Add feature to add spans tracking source positions in AST nodes #373

Ertanic · 2024-11-16T16:41:51Z

I needed a parser for .ftl files. I found tree-sitter-fluent, but for some reason it couldn't parse a valid file, throwing errors when trying to use replaceable expressions. Decided to use fluent-syntax, but why does the javascript version have node spans but the rust version does not. This PR solves this issue, but since there is usually no need for spans, I hid them behind the spans feature.

And also to avoid conflicts in tests, because there the tree is formatted, because of which the spans change, the implementation version of PartialEq for AST nodes was divided into a derive implementation and a manual one.

The good idea is to write tests to match the spans, but I'm not sure how best to do that, I need help with this.

alerque · 2024-11-16T19:03:04Z

This would address #270, no?

Have you run any benchmarks with/without this feature enabled?

Ertanic · 2024-11-16T19:29:45Z

This would address #270, no?

I've been looking in only open PRs.

Have you run any benchmarks with/without this feature enabled?

bench	default	`spans` feature
construct/preferences	26.619 µs	24.673 µs
resolve/preferences	15.104 µs	14.990 µs
resolve_to_str/preferences	22.803 µs	22.902 µs
parse_ctx_runtime/preferences	300.13 µs	305.19 µs
parse_ctx_runtime/browser	120.29 µs	145.79 µs

zbraniecki

all in all, happy to see that! I definitely was hoping we'll gain this feature one day. Thank you for contributing!

My only uber-concern is that you use PartialEq to compare elements with different span. I'm not sure how canonical it is to use PartialEq this way. We wrangled with the meaning and role of PartialEq in ICU4X for a long time and I'm still not sure how to handle it but in ICU4X we decided to stay on the cautious side and introduce a function like cmp_value to allow for comparisons that exclude part of the value.
Span can be thought of as a metadata or part of the element and with the trait use you make it impossible to compare with spans.

I'm not sure what's the right way around it and if canonically ASTs in Rust (or other languages) use, and it is not uncommon to compare skipping spans, I'm fine with doing the same.

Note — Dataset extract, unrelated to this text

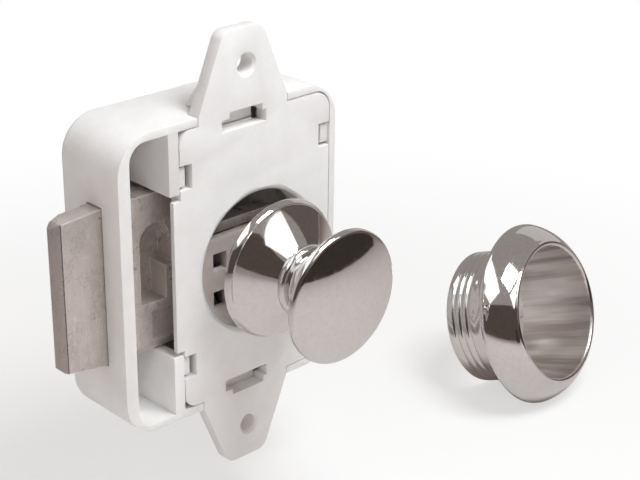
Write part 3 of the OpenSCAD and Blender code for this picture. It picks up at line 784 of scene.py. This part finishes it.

fluent-syntax/src/serializer.rs

Ertanic · 2024-11-17T17:47:24Z

I wouldn't want to use a manual implementation of PartialEq, but I've found this to be the most optimal solution. I found several solutions on the Internet, including the derivative crate, where it is possible to ignore a particular field when using #[derive(Derivative), derivative(PartialEq)], but I didn't want to drag additional dependencies for the sake of it. Although it is much more convenient, because when you change the structure's composition, you won't have to worry about supporting manual implementation of PartialEq.

Span itself implements PartialEq so that it can be compared to others. I was looking at tree-sitter, where the range of a node is provided through the corresponding function.

And I don't quite understand your point. Are you proposing to introduce additional methods for fields to compare structures and their fields? Or to compare all fields of node structures separately from PartialEq and Eq in separate methods?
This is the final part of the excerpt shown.